Der Glimmröhrenstabilisator GR 150 A wird im Gerät aus der nichtstabilisierten Anodenspannung V+ über einen Vorwiderstand (RV = 1095 Ohm) gespeist (vgl. Bild 4). Die Last (Schirmgitterstrom) ist parallel zum Stabilisator geschaltet. Es handelt sich somit um einen sogenannten Querregler (Shuntregler), wobei es sich aber nicht wie der Name impliziert um eine Regelung sensu stricto, sondern nur um eine Stabilisierung handelt. Zur Simulation des Schirmgitterstroms wurde dem Glimmröhrenstabilisator ein Rheostat oder eine elektronische Last parallel geschaltet. Damit war eine wahlfreie Einstellung der Last (RL) und Messung des Schirmgitterstroms (ILast) möglich. Es wurden vier Größen simultan gemessen:

  1. Versorgungsspannung:                    V+
  2. Spannung über den Stabilisator:     UStab
  3. Querstrom über den Stabilisator:    IStab
  4. Laststrom (Schirmgitterstrom):       ILast

Messprotokoll

Mit dem Rheostaten wurde die Last, ausgehend von Null (Schalter S1 = offen), in inkrementierenden Schritten von jeweils 5 mA bis 50 mA erhöht. Durch Hinzunahme relativ hoher Lastwerte (maximale ILast = 50 mA), sollte die Tendenz des Kurvenverlaufs der Stabilisierung klarer erkennbar gemacht werden. Die Anzeige des Laststromamperemeters diente dabei als Hilfe zum Einregeln des Rheostaten auf den gewünschten Laststrom.
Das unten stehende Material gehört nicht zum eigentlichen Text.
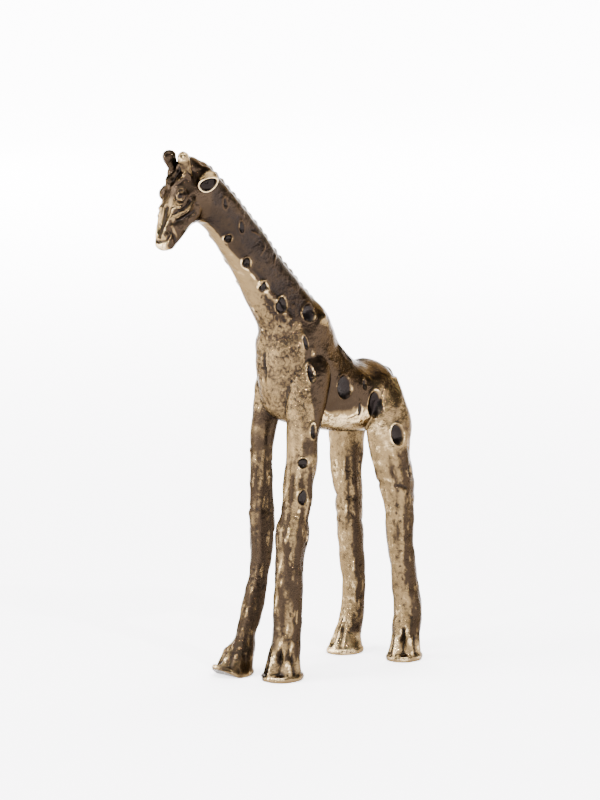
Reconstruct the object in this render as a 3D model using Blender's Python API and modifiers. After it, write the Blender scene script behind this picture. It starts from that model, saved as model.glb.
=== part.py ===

Bei jeder Stromstufe wurden alle vier obigen Messwerte abgelesen und protokolliert.

Ergebnisse

Da die gemessene Versorgungsspannung (V+) bei allen Belastungsstufen 221,5 Volt (+/- 0,5 Volt) betrug, blieb diese in den folgenden Auswertungen unberücksichtigt.

Bei ILast = 0 (S1 offen; siehe Bild 4) stellte sich am Glimmröhrenstabilisator eine Spannung von VStab = 148,2 Volt ein, wobei über den Stabilisator ein Querstrom (IStab) von 40,3 mA floss (vgl. Bild 5).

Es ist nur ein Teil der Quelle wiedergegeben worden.